Does ‘Planning Alerts - Shop Order’ need to be configured (if so, how) before this page is useful?

 

I’ve done partial testing by selecting ‘Approve Planning Alert’ for what is deemed as ‘Alert - High’. No changes  occurred to the orders/parts question. At least, not according to the history of said orders.

 

I’m not sure what to expect with this page, i.e. is this anything like actioning exception messages in other MRP vendors? What is the scope of these alerts? 

 

many thanks,

Jay

There isn’t a lot to this one, the help covers what it can and can’t do.  That is, there really is no system response, it is a notification to take action.  If you don’t take action manually, the order will still be late.

 

Usage

Use this window to view the shop orders that will have material availability problems if you do not reschedule. When a shop order is created or its quantity and/or need date is changed or if it is released, an availability check is run to ensure that no shortages will occur when manufacturing starts. Only the components which have the Availability Check check box selected in the Misc Part Info tab of the Inventory Part window are considered. The planner must check this before releasing the shop order and then reschedule, if necessary, to prevent a shortage.
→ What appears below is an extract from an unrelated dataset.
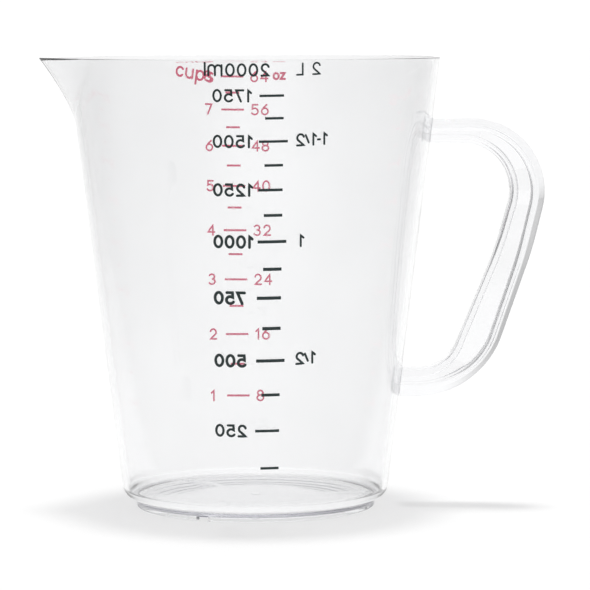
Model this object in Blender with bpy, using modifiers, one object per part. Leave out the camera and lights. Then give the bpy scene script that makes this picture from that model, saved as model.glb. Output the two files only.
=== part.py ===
"""A clear plastic 2 litre measuring jug: tapered body with a V-shaped lip, bonded D handle, two printed scales.

The frame is in metres with +Z up. The origin is on the surface that the jug stands on, midway between the tip
of the lip (-X) and the back of the handle (+X), so the jug's own axis stands at JUG_AXIS_X.
"""
import math

import bmesh
import bpy
from mathutils import Matrix, Vector

MM = 0.001

# Body
HEIGHT = 178.2 * MM
RIM_RADIUS = 73.6 * MM  # outside, at the rim
BASE_RADIUS = 52.1 * MM  # outside, where the wall's line meets the ground
WALL = 2.3 * MM
FLOOR_TOP = 4.4 * MM
FLOOR_CORNER = 2.0 * MM  # inside radius between floor and wall
HEEL_RADIUS = 5.2 * MM  # outside radius where the wall turns in to the foot
RIM_ROUND = 0.3 * MM

# Foot ring under the floor
FOOT_RADIUS = 47.6 * MM
FOOT_WIDTH = 2.7 * MM
FOOT_HEIGHT = 3.3 * MM  # outside, up to the heel
RECESS_DEPTH = 1.6 * MM  # under the floor, inside the ring
NOTCH_WIDTH = 5.2 * MM
NOTCH_HEIGHT = 2.6 * MM
NOTCH_ANGLES = [math.radians(5.0 + 120.0 * turn) for turn in range(3)]

# Lip
LIP_REACH = 84.9 * MM  # from the jug's axis to the tip
LIP_DEPTH = 28.5 * MM
LIP_CURVE = 1.5  # 1 makes the keel straight, more lets it curve out of the wall
KEEL_ROUND = 0.03  # radians over which the keel is rounded

# Handle
HANDLE_REACH = 114.9 * MM  # from the jug's axis to the back of the handle
HANDLE_THICKNESS = 12.0 * MM
HANDLE_ROUND = 4.3 * MM
BOND_GAP = 0.3 * MM

# Printed scales, as thin skins of ink just outside the wall
INK_GAP = 0.3 * MM
INK_THICKNESS = 0.2 * MM
INK_TOP = 173.8 * MM
METRIC_BOTTOM = 13.8 * MM
METRIC_CENTRE = math.radians(-86.0)
US_BOTTOM = 37.8 * MM
US_CENTRE = math.radians(99.0)
INK_HALF_ANGLE = math.radians(20.0)

COLUMNS = 80  # around the body
COLUMN_SHIFT = 0.5  # 0 spaces the columns evenly, towards 1 gathers them at the lip

JUG_AXIS_X = (LIP_REACH - HANDLE_REACH) / 2
JUG_AXIS = Vector((JUG_AXIS_X, 0, 0))


def clear_scene():
    for obj in list(bpy.data.objects):
        bpy.data.objects.remove(obj)


def new_collection(name):
    collection = bpy.data.collections.new(name)
    bpy.context.scene.collection.children.link(collection)
    return collection


def clear_plastic(name, colour):
    material = bpy.data.materials.new(name)
    material.use_nodes = True
    shader = material.node_tree.nodes["Principled BSDF"]
    shader.inputs["Base Color"].default_value = (*colour, 1)
    shader.inputs["Roughness"].default_value = 0.04
    shader.inputs["Transmission Weight"].default_value = 1.0
    shader.inputs["IOR"].default_value = 1.58
    return material


def ink(name, colour):
    material = bpy.data.materials.new(name)
    material.use_nodes = True
    shader = material.node_tree.nodes["Principled BSDF"]
    shader.inputs["Base Color"].default_value = (*colour, 1)
    shader.inputs["Roughness"].default_value = 0.45
    return material


def add_object(name, mesh, collection, material=None):
    obj = bpy.data.objects.new(name, mesh)
    collection.objects.link(obj)
    if material:
        mesh.materials.append(material)
        mesh.shade_smooth()
        mesh.set_sharp_from_angle(angle=math.radians(35))
    return obj


def mesh_from(bm, name):
    bmesh.ops.recalc_face_normals(bm, faces=bm.faces)
    mesh = bpy.data.meshes.new(name)
    bm.to_mesh(mesh)
    bm.free()
    return mesh


def cut(obj, cutter):
    cutter.hide_render = True
    cutter.display_type = "WIRE"
    boolean = obj.modifiers.new(f"cut by {cutter.name}", "BOOLEAN")
    boolean.operation = "DIFFERENCE"
    boolean.solver = "EXACT"
    boolean.object = cutter


def wall_radius(height):
    return BASE_RADIUS + (RIM_RADIUS - BASE_RADIUS) * height / HEIGHT


def round_corner(centre, radius, start, end, steps):
    """Points (radius, height) on an arc, from the start angle to the end angle, in degrees."""
    turns = [math.radians(start + (end - start) * step / steps) for step in range(steps + 1)]
    return [(centre[0] + radius * math.cos(turn), centre[1] + radius * math.sin(turn)) for turn in turns]


# Body

def lip_reach_at(height):
    """How far from the axis the lip's two sides would meet, or the wall's radius below the lip."""
    keel_foot = HEIGHT - LIP_DEPTH
    share = max(0.0, (height - keel_foot) / (LIP_DEPTH - RIM_ROUND)) ** LIP_CURVE
    sharp_tip = RIM_RADIUS / math.cos(math.acos(RIM_RADIUS / LIP_REACH) + KEEL_ROUND)
    return wall_radius(height) + (sharp_tip - RIM_RADIUS) * share


def lip_gain(angle_from_lip, height):
    """How much further out the wall stands than the plain cone: 1 away from the lip.

    Each level section is the cone's circle with two straight sides, tangent to it, that meet at the keel.
    """
    tangent_angle = math.acos(min(1.0, wall_radius(height) / lip_reach_at(height)))
    rounded_angle = math.hypot(angle_from_lip, KEEL_ROUND)
    return 1 / math.cos(max(0.0, tangent_angle - rounded_angle))


def column_angles():
    """Angles from the lip, closest together at the lip."""
    evenly = [math.tau * column / COLUMNS - math.pi for column in range(COLUMNS)]
    return [angle - COLUMN_SHIFT * math.sin(angle) for angle in evenly]


def wall_heights():
    """Heights between the heel and the rim: sparse on the plain cone, close over the lip."""
    keel_foot = HEIGHT - LIP_DEPTH
    plain = [keel_foot * share for share in (0.25, 0.5, 0.75)]
    top = HEIGHT - RIM_ROUND
    lip_rows = 9
    return plain + [keel_foot + (top - keel_foot) * row / lip_rows for row in range(lip_rows)]


def body_profile():
    """(radius, height) from the middle of the underside, out, up the wall, over the rim and down to the floor."""
    recess_radius = FOOT_RADIUS - FOOT_WIDTH
    foot = [(recess_radius, RECESS_DEPTH), (recess_radius, 0), (FOOT_RADIUS, 0), (FOOT_RADIUS, FOOT_HEIGHT)]
    heel_centre = (wall_radius(FOOT_HEIGHT + HEEL_RADIUS) - HEEL_RADIUS, FOOT_HEIGHT + HEEL_RADIUS)
    heel = round_corner(heel_centre, HEEL_RADIUS, -90, 0, 3)
    outside = [(wall_radius(height), height) for height in wall_heights()]
    rim_middle = HEIGHT - RIM_ROUND
    outer_rim = round_corner((RIM_RADIUS - RIM_ROUND, rim_middle), RIM_ROUND, 0, 90, 2)
    inner_rim = round_corner((RIM_RADIUS - WALL + RIM_ROUND, rim_middle), RIM_ROUND, 90, 180, 2)
    inside = [(radius - WALL, height) for radius, height in reversed(outside)]
    corner_height = FLOOR_TOP + FLOOR_CORNER
    corner_centre = (wall_radius(corner_height) - WALL - FLOOR_CORNER, corner_height)
    floor_corner = round_corner(corner_centre, FLOOR_CORNER, 0, -90, 3)
    return foot + heel + outside + outer_rim + inner_rim + inside + floor_corner


def section(bm, radius, height):
    """One level ring of the body, with the lip drawn out of it."""
    ring = []
    for angle in column_angles():
        reach = radius * lip_gain(angle, height)
        ring.append(bm.verts.new((-reach * math.cos(angle), -reach * math.sin(angle), height)))
    return ring


def bridge(bm, lower, upper):
    for column, vertex in enumerate(lower):
        bm.faces.new((lower[column - 1], vertex, upper[column], upper[column - 1]))


def body_mesh():
    bm = bmesh.new()
    rings = [section(bm, radius, height) for radius, height in body_profile()]
    for lower, upper in zip(rings, rings[1:]):
        bridge(bm, lower, upper)
    bm.faces.new(rings[0])
    bm.faces.new(rings[-1])
    return mesh_from(bm, "jug_body")


def notch_cutter(number, angle, cutters):
    """A block through the foot ring, to let water out from under the floor."""
    bm = bmesh.new()
    bmesh.ops.create_cube(bm, size=1)
    length = 2 * FOOT_WIDTH
    bmesh.ops.scale(bm, vec=(length, NOTCH_WIDTH, 2 * NOTCH_HEIGHT), verts=bm.verts)
    middle = FOOT_RADIUS - FOOT_WIDTH / 2
    place = Matrix.Rotation(angle, 4, "Z") @ Matrix.Translation((middle, 0, 0))
    bmesh.ops.transform(bm, matrix=place, verts=bm.verts)
    cutter = add_object(f"notch_cutter_{number}", mesh_from(bm, "notch"), cutters)
    cutter.location = JUG_AXIS
    return cutter


def build_body(parts, cutters):
    body = add_object("jug_body", body_mesh(), parts, clear_plastic("clear_body", (0.95, 0.96, 0.97)))
    body.location = JUG_AXIS
    for number, angle in enumerate(NOTCH_ANGLES):
        cut(body, notch_cutter(number, angle, cutters))


# Handle

def rounded_path(corners, steps=10):
    """Points along straight runs that are joined by arcs. A corner is (x, z, radius), all in millimetres."""
    points = [Vector(corners[0][:2])]
    for before, corner, after in zip(corners, corners[1:], corners[2:]):
        here = Vector(corner[:2])
        towards_start = (Vector(before[:2]) - here).normalized()
        towards_end = (Vector(after[:2]) - here).normalized()
        half_angle = towards_start.angle(towards_end) / 2
        bisector = (towards_start + towards_end).normalized()
        centre = here + bisector * (corner[2] / math.sin(half_angle))
        start = here + towards_start * (corner[2] / math.tan(half_angle)) - centre
        end = here + towards_end * (corner[2] / math.tan(half_angle)) - centre
        turn = start.angle_signed(end)
        arc_steps = max(2, round(steps * abs(turn)))
        for step in range(arc_steps + 1):
            points.append(centre + Matrix.Rotation(-turn * step / arc_steps, 2) @ start)
    points.append(Vector(corners[-1][:2]))
    return points


def handle_outline():
    """The side view of the handle, from the jug's axis, in millimetres. Both roots run into the wall."""
    outer = rounded_path([(68, 154.1, 0), (122.95, 154.1, 29), (110.05, 101.8, 150), (89.7, 43.6, 36), (54, 43.6, 0)])
    inner = rounded_path([(54, 54.6, 0), (75.9, 54.6, 16), (95.3, 101.8, 150), (107.4, 144.4, 19), (66, 144.4, 0)])
    return [point * MM for point in outer + inner]


def handle_curve():
    curve = bpy.data.curves.new("handle", "CURVE")
    curve.dimensions = "2D"
    curve.fill_mode = "BOTH"
    curve.bevel_depth = HANDLE_ROUND
    curve.bevel_resolution = 3
    curve.extrude = HANDLE_THICKNESS / 2 - HANDLE_ROUND
    curve.offset = -HANDLE_ROUND
    outline = handle_outline()
    spline = curve.splines.new("POLY")
    spline.points.add(len(outline) - 1)
    for point, place in zip(spline.points, outline):
        point.co = (place.x, place.y, 0, 1)
    spline.use_cyclic_u = True
    return curve


def welded_mesh(obj, name):
    """The evaluated mesh of a curve object, with its caps joined to its sides."""
    graph = bpy.context.evaluated_depsgraph_get()
    mesh = bpy.data.meshes.new_from_object(obj.evaluated_get(graph))
    bm = bmesh.new()
    bm.from_mesh(mesh)
    bmesh.ops.remove_doubles(bm, verts=bm.verts, dist=0.01 * MM)
    bmesh.ops.transform(bm, matrix=obj.matrix_world, verts=bm.verts)
    return mesh_from(bm, name)


def wall_cutter(cutters):
    """The body's outside as a plain cone, grown by the bond's gap."""
    bm = bmesh.new()
    bmesh.ops.create_cone(
        bm,
        cap_ends=True,
        segments=160,
        radius1=BASE_RADIUS + BOND_GAP,
        radius2=RIM_RADIUS + BOND_GAP,
        depth=HEIGHT,
    )
    cutter = add_object("wall_cutter", mesh_from(bm, "wall"), cutters)
    cutter.location = JUG_AXIS + Vector((0, 0, HEIGHT / 2))
    return cutter


def build_handle(parts, cutters):
    side_view = bpy.data.objects.new("handle_side_view", handle_curve())
    cutters.objects.link(side_view)
    side_view.rotation_euler.x = math.pi / 2
    bpy.context.view_layer.update()
    mesh = welded_mesh(side_view, "handle")
    bpy.data.objects.remove(side_view)
    handle = add_object("handle", mesh, parts, clear_plastic("clear_handle", (0.96, 0.96, 0.97)))
    handle.location = JUG_AXIS
    cut(handle, wall_cutter(cutters))


# Printed scales

def build_print(name, centre_angle, bottom, colour, parts):
    """A thin skin that covers one printed scale and follows the wall."""
    bm = bmesh.new()
    bmesh.ops.create_grid(bm, x_segments=12, y_segments=4, size=1)
    for vertex in bm.verts:
        angle = centre_angle + INK_HALF_ANGLE * vertex.co.x
        height = bottom + (INK_TOP - bottom) * (vertex.co.y + 1) / 2
        reach = wall_radius(height) + INK_GAP
        vertex.co = (reach * math.cos(angle), reach * math.sin(angle), height)
    skin = add_object(name, mesh_from(bm, name), parts, ink(f"{name}_ink", colour))
    skin.location = JUG_AXIS
    solidify = skin.modifiers.new("ink thickness", "SOLIDIFY")
    solidify.thickness = INK_THICKNESS
    solidify.offset = 1


def build():
    clear_scene()
    parts = new_collection("measuring_jug")
    cutters = new_collection("cutters")
    build_body(parts, cutters)
    build_handle(parts, cutters)
    build_print("metric_scale_print", METRIC_CENTRE, METRIC_BOTTOM, (0.01, 0.03, 0.03), parts)
    build_print("us_scale_print", US_CENTRE, US_BOTTOM, (0.7, 0.05, 0.08), parts)


build()
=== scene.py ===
"""Looks of the clear plastic 2 litre measuring jug: mouldings, printed scales, studio and camera.

Lengths are in metres, in the CAD model's own frame: +Z up, lip towards -X, handle towards +X.
"""
import math

import bmesh
import bpy
from mathutils import Matrix, Vector


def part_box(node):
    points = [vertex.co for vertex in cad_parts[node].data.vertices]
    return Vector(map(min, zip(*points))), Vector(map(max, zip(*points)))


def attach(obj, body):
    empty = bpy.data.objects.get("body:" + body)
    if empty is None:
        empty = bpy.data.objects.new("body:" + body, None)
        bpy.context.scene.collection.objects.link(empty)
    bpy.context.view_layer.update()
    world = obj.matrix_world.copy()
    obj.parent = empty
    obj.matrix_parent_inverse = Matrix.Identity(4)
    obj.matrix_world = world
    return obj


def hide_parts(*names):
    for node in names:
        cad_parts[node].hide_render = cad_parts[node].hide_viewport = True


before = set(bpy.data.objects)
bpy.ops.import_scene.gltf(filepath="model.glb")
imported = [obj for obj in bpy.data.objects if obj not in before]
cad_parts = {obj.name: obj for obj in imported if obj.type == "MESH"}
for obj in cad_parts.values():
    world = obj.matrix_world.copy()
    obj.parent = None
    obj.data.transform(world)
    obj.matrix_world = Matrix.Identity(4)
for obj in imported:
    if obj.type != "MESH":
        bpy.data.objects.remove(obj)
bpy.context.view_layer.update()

MM = 0.001
SMOOTH_UP_TO = math.radians(40)  # edges that bend more than this stay sharp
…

A planning alert can be either low or high priority, depending on the shop order's status. The alert for a shop order component line is automatically deleted when it is completely issued. If a shop order with a planning alert is canceled, the alert is automatically deleted. In addition to material shortages, planning alerts will be generated when the required date of a material is past due and material is not fully issued.

 

Now separately, there is an Inventory Part Availability Exceptions function that I find is much more useful.  I would setup the job to run that update, then view the output.  I push planners to this function because it is applies to both purchase and manufactured items, whereas Planning Alerts is Manufactured Only items.

 

Find this Activity diagram in the help and go through all the steps and details, it is pretty decent for explanation.

Monitor Inventory Part Availability

 


I try to explain (shortly) two other ways of generating Planning Alerts for shop order components which I think could be useful in some cases. However, bear in mind that the logic behind Planing Alerts are same as when entering customer order lines - it uses the “Availability Check logic”.  “Availability Check “ logic monitors available balance within the component expected lead time. Outside this lead time, system thinks shortages can be solved so you don’t get any warnings for orders far out in the future.
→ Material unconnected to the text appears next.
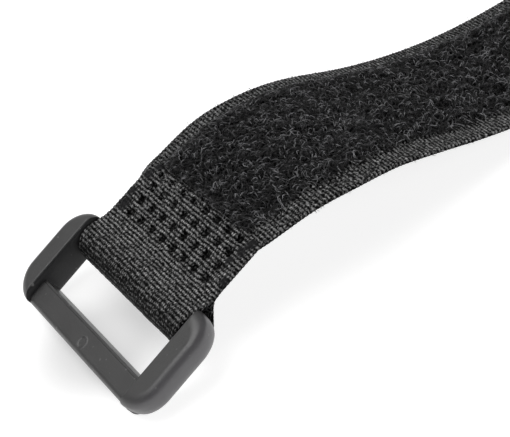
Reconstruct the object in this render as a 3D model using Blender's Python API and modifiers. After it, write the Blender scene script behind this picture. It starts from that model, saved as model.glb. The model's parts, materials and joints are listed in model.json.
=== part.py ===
"""Hook and loop cable tie: a woven loop tape folded round the back bar of a moulded ring buckle, its
turned-back end welded down, with a hook tab welded on the far end.

The frame is in metres with +Z up. The tape runs along X from the buckle at -X to the tab at +X, the
width lies along Y, and the origin is the middle of the tie's footprint on the surface it lies on.
"""

import math

import bmesh
import bpy
import numpy as np
from mathutils import Matrix, Vector

# Tape: a woven strip with a band of loop pile down the middle of one face.
TAPE_WIDTH = 0.025
TAPE_THICKNESS = 0.0007
TAIL_REACH = 0.186          # hinge axis to the cut end, along X
PILE_WIDTH = 0.0192
PILE_HEIGHT = 0.0013
PILE_LUMP = 0.00028         # how far the matted tufts rise and fall
PILE_ROOT = 0.0004          # how deep the pile band is rooted in the tape
PILE_STOP = 0.0012          # end of the pile to the hook tab
PILE_END_RISE = 0.0016      # length over which the band's ends rise to their full height
PILE_END_HEIGHT = 0.45      # share of the pile's height at its cut ends
PILE_EDGE_HEIGHT = 0.35     # share of the pile's height at its side edges
LUMP_WAVES = (              # matted tufts: waves over one pile width, along and across, and a phase
    (2.3, 0.9, 0.0),
    (-1.3, 3.1, 0.4),
    (1.1, 2.6, 1.0),
)
RIB_PITCH = 0.00051         # crosswise ribs of the weave, on the fold and the turned-back end
RIB_HEIGHT = 0.00009

# Lie of the tape: a stiff welded stretch, an arch and a long flat run.
WELD_SLOPE = math.radians(18.0)
WELD_START = 0.0038         # hinge axis to the start of the weld, along X
WELD_LIFT = 0.00195         # hinge axis up to the tape's middle at the start of the weld
WELD_LENGTH = 0.0079        # start of the weld to the cut edge of the turned-back end
CREST_REACH = 0.0212        # hinge axis to the top of the arch
CREST_HEIGHT = 0.0110       # middle of the tape at the top of the arch, above the table
LANDING_REACH = 0.0690      # hinge axis to where the tape lies flat
RISE_HANDLES = (0.55, 0.30)  # curve handles over the level length of the rise, at its two ends
FALL_HANDLES = (0.26, 0.57)  # the same for the fall to the table
LOOP_LEAVES_BAR = math.radians(-52.0)  # where the tape leaves the hinge bar below
LOOP_MEETS_BAR = math.radians(94.0)    # where it comes off the bar on top
LOOP_HANDLES = (0.42, 0.50, 0.40)  # weld side below, bar side below, and both ends on top

# Weld: a grid of square dimples pressed by the welding horn.
DIMPLE_COLUMNS = 4
DIMPLE_ROWS = 8
DIMPLE_PITCH_ALONG = 0.00193
DIMPLE_PITCH_ACROSS = 0.00264
DIMPLE_LENGTH = 0.00105
DIMPLE_WIDTH = 0.0014
DIMPLE_DEPTH = 0.00055
DIMPLE_DRAFT = 0.62         # size of a dimple's floor over the size of its mouth
FIRST_DIMPLE = 0.00115      # start of the weld to the first column's middle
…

The essence of the availability check is: check if the new demand can be entered without preventing other orders to be delivered according to plan.

So a bit more complex then just looking at Projected Onhand.

Okay the two ways I mentioned….

1 - Selectecting a set of Planned Shop Orders from the Shop Orders screen and run the command; Material Planning => Run Availability Check

Actually when running this function system considers all components, not just the shop order components which have Availabilty Check enabled.

So this answers the question “Can I realease these planned shop orders without creating problems for other released shop orders?" (the function does not consider machine/labor capacity)

Please note that there exists a column called Planning Alerts Exists in the shop orders screen, this can be useful when searching for potentential problem orders.

 

2 - Regenerate the Planning Alerts from scratch - run the job Calculate Planning Alerts for Site - I mean who wants to read yesterdays paper?

If there are changes in the supply side, Planning Alerts are not automatically regenerated, therefore above job could be good to run.

The job starts with filtering out shop order component lines in state Released, Reserved and Issued where remaining to reserve is greater than zero. It does so for components where the Availability Check is ticked, in the Inventory Part, Misc Part Info tab. It processes the lines sorted by date required (very important). It runs the available check logic for “these guys”. Then, finally, it processes the Planned Shop Order component lines.

So you can say that this is similar to release the lines one by one, sorted by date required.

 

Oboy - quite a lot of information to digest. Well, good luck with your shop order material planning.

-Mats


I am new to IFS, so if I highlight shop floor orders in planned status from the shop orders session, the planning alerts will give me all of the shortages for those shop orders? I could then download into excel and vlookup open PO lines to see when they will be replenished. Then I can schedule shop orders accordingly due to material availability? Will the planning alerts give me all shortages or just the ones where the material isn’t arriving in time? I would like to see all shortages and supply for all of my shop orders on one report, is there such a session in IFS?